Tantangan dalam Menjalankan Ibadah: Ritual vs Esensi
Salah satu poin penting yang dibahas dalam episode ini adalah perbedaan antara menjalankan ibadah sebagai ritual dan memahami esensinya. Felix mengkritik fenomena di mana banyak muslim yang menjalankan ibadah hanya sebagai rutinitas tanpa memahami makna di baliknya. Misalnya, banyak yang hafal Al-Fatihah, tetapi tidak tahu artinya. Ini menunjukkan bahwa ibadah mereka hanya bersifat fisik, tanpa menyentuh sisi spiritual.
Raymond juga menambahkan bahwa banyak orang menggunakan agama sebagai "tameng" untuk membenarkan tindakan mereka. Misalnya, pejabat yang korupsi tetapi rajin shalat atau berhaji. Ini adalah bentuk "faking" dalam beragama, di mana seseorang terlihat religius di luar, tetapi tidak memiliki integritas dalam tindakan sehari-hari.
Fenomena "Faking" dalam Beragama
Ustadz Felix menjelaskan bahwa "faking" dalam beragama bisa terjadi ketika seseorang melakukan ibadah bukan untuk Allah, tetapi untuk mendapatkan pengakuan dari manusia. Ini disebut sebagai riya, sebuah konsep dalam Islam yang merujuk pada tindakan yang dilakukan untuk pamer atau mendapatkan pujian. Akibatnya, semua pahala dari ibadah tersebut tidak dihitung, bahkan bisa berubah menjadi dosa.

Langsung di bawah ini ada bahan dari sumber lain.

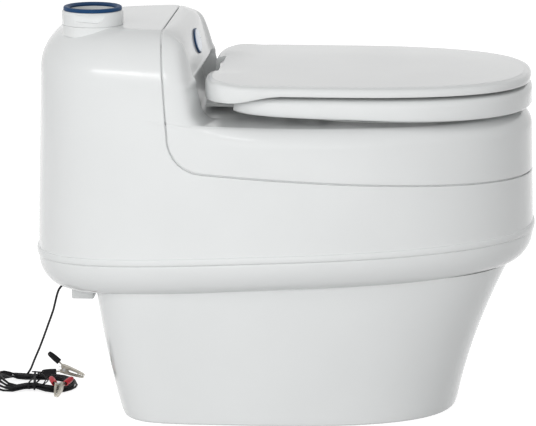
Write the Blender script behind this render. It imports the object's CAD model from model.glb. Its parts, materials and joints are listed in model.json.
# %% [markdown]
# A composting toilet, dressed over its working model. The model brings every part at its real
# size and place, so this lesson only has to give the parts their skin: smooth casing shells,
# rounded plastic, cords and finishes. All lengths below are in millimetres until a mesh is made.
# %% Load the working model
import json
import math

import bmesh
import bpy
import numpy as np
from mathutils import Matrix, Vector


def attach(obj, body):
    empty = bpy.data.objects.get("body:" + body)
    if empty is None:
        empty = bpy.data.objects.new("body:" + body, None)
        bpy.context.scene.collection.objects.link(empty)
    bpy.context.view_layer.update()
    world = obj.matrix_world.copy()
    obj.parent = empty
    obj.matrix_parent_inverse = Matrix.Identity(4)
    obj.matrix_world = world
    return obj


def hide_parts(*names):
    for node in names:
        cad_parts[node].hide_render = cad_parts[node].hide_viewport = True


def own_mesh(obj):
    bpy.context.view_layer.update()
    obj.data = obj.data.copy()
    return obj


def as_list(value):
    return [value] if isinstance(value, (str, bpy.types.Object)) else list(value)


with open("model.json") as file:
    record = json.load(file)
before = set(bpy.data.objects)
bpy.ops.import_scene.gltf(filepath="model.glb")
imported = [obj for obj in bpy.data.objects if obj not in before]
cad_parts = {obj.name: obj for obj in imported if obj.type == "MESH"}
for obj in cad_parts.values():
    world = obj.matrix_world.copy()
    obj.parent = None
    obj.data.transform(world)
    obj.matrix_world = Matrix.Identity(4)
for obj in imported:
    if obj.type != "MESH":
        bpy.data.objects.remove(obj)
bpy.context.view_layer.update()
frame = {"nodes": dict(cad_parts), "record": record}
MM = 0.001
nodes = frame["nodes"]

# %% [markdown]
# The camera stands where the photographer stood: low, a little to the front of the toilet's
# middle, and far off with a long lens, so that the casing is hardly drawn in perspective.
# %% Camera
AIM = Vector((-0.0262, 0.0, 0.2505))
DISTANCE = 5.0
SWING = math.radians(4.5)
DIP = math.radians(11.47)
FOCAL_PIXELS = 3677.6
IMAGE_WIDTH = 536
back = Vector((math.sin(SWING) * math.cos(DIP), -math.cos(SWING) * math.cos(DIP), math.sin(DIP)))
bpy.ops.object.camera_add(location=AIM + DISTANCE * back)
camera = bpy.context.object
camera.rotation_euler = back.to_track_quat("Z", "Y").to_euler()
camera.data.sensor_width = 36.0
camera.data.lens = FOCAL_PIXELS * camera.data.sensor_width / IMAGE_WIDTH
bpy.context.scene.camera = camera
print("camera at", [round(v, 3) for v in camera.location], "lens", round(camera.data.lens, 1))

# %% [markdown]
# Plastic of this kind is lit best by large soft boxes: one in front and dimmer ones behind and at
# the tower's end, which give the sides their even white and stay out of reflections, and a long
# thin one high at the rear corner for the bright streak on the tower's shoulder. The world is
# plain white to the camera and in reflections, and grey as light.
# %% World, lamps and floor
WORLD_LIGHT, FLOOR_GREY, FLOOR_GLOW, FLOOR_DROP = 0.38, 0.55, 0.78, 0.0002


def soft_box(name, place, aim, width, height, power):
    """A rectangular area lamp that looks at a point."""
    bpy.ops.object.light_add(type="AREA", location=place)
    lamp = bpy.context.object
    lamp.name = name
    lamp.data.shape = "RECTANGLE"
    lamp.data.size, lamp.data.size_y = width, height
    lamp.data.energy = power
    lamp.rotation_euler = (Vector(place) - Vector(aim)).to_track_quat("Z", "Y").to_euler()
    return lamp


front = soft_box("front_box", (-0.3, -2.9, 1.0), (-0.05, 0, 0.25), 3.2, 1.4, 48)
front.visible_glossy = False
streak = soft_box("shoulder_box", (-1.6, -1.9, 2.25), (-0.3, 0, 0.45), 1.9, 0.12, 7.5)
streak.rotation_euler.rotate_axis("Z", math.radians(14))
rear = soft_box("rear_box", (-0.4, 2.9, 1.0), (0, 0, 0.25), 3.2, 1.4, 30)
rear.visible_glossy = False
side = soft_box("side_box", (-2.7, -0.9, 0.8), (-0.3, 0, 0.25), 1.3, 1.2, 4.5)
side.visible_glossy = False

bpy.context.scene.view_settings.view_transform = "Standard"
world = bpy.data.worlds.new("studio")
bpy.context.scene.world = world
world.use_nodes = True
sky = world.node_tree
light = sky.nodes["Background"]
light.inputs["Color"].default_value = (1, 1, 1, 1)
light.inputs["Strength"].default_value = WORLD_LIGHT
seen = sky.nodes.new("ShaderNodeBackground")
seen.inputs["Color"].default_value = (1, 1, 1, 1)
seen.inputs["Strength"].default_value = 1.0


def feed(tree, value, socket):
    """Links a socket to an input, or sets the input to a plain value."""
    if isinstance(value, bpy.types.NodeSocket):
        tree.links.new(value, socket)
    else:
        socket.default_value = value


def math_node(tree, kind, a, b):
    """The result of a math node on two sockets or numbers."""
    node = tree.nodes.new("ShaderNodeMath")
    node.operation = kind
    feed(tree, a, node.inputs[0])
    feed(tree, b, node.inputs[1])
    return node.outputs[0]


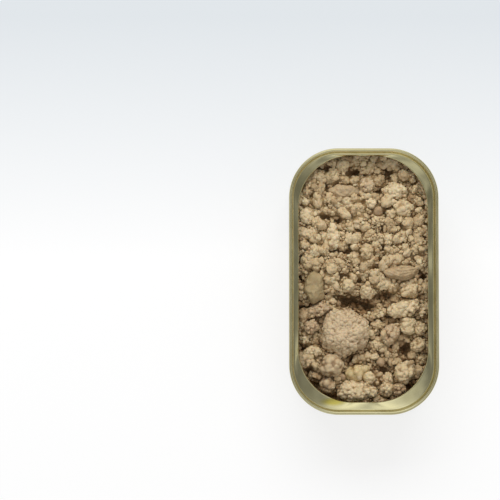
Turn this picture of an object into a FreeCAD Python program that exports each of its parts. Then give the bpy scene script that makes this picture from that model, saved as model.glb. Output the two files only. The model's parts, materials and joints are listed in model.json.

Contoh lain yang dibahas adalah fenomena mualaf yang masuk Islam hanya untuk mendapatkan popularitas atau keuntungan politik. Ustadz Felix menegaskan bahwa ini adalah bentuk manipulasi yang berbahaya, karena tidak hanya merugikan diri sendiri, tetapi juga merusak citra Islam.
Membangun Koneksi Spiritual yang Otentik
Untuk menghindari "faking" dalam beragama, Felix menekankan pentingnya membangun koneksi spiritual yang otentik dengan Allah. Ini bisa dimulai dengan memahami esensi dari setiap ibadah yang kita lakukan. Misalnya, shalat bukan sekadar gerakan fisik, tetapi momen untuk berkomunikasi dengan Allah. Puasa bukan sekadar menahan lapar, tetapi melatih kesabaran dan empati.
Felix juga menyarankan agar kita tidak hanya fokus pada ritual, tetapi juga pada pengembangan karakter dan integritas. Agama seharusnya menjadi fondasi untuk membangun kepribadian yang baik, bukan sekadar alat untuk mendapatkan keuntungan duniawi.
Tantangan bagi Pendakwah: Membuat Orang Mau, Bukan Sekadar Bisa
Raymond kemudian mengajak Ustadz Felix untuk membahas tantangan yang dihadapi oleh pendakwah. Menurut Ustadz Felix, tugas utama pendakwah bukan hanya membuat orang bisa menjalankan agama, tetapi membuat mereka mau menjalankannya dengan kesadaran penuh. Ini membutuhkan pendekatan yang lebih personal dan memahami psikologi manusia.
Ustadz Felix mencontohkan bagaimana Rasulullah ﷺ mendekati orang-orang dengan cara yang lembut dan penuh empati. Misalnya, ketika seorang anak kecil bernama Abu Umair sedih karena burung peliharaannya mati, Rasulullah ﷺ tidak langsung memberi nasihat, tetapi mendekatinya dengan cara yang menghibur. Ini menunjukkan bahwa pendekatan psikologis sangat penting dalam dakwah.
Agama sebagai Fondasi, Manusia sebagai Penjaga
Di akhir episode, Ustadz Felix mengutip perkataan Imam Ghazali yang menyatakan bahwa agama adalah fondasi, sedangkan penguasa atau pemimpin adalah penjaganya. Jika fondasinya kuat tetapi tidak ada yang menjaganya, maka agama tidak akan bisa berkembang dengan baik. Ini menjadi tantangan bagi kita semua, terutama para pemimpin dan pendakwah, untuk menjaga dan menyebarkan agama dengan cara yang benar.
Episode ini ditutup dengan pesan bahwa menjadi muslim yang otentik bukanlah hal yang mudah, tetapi sangat mungkin dilakukan jika kita memahami esensi dari setiap ibadah dan menjalankannya dengan kesadaran penuh. Tantangan terbesar adalah melawan "faking" dalam beragama dan membangun koneksi spiritual yang otentik dengan Allah.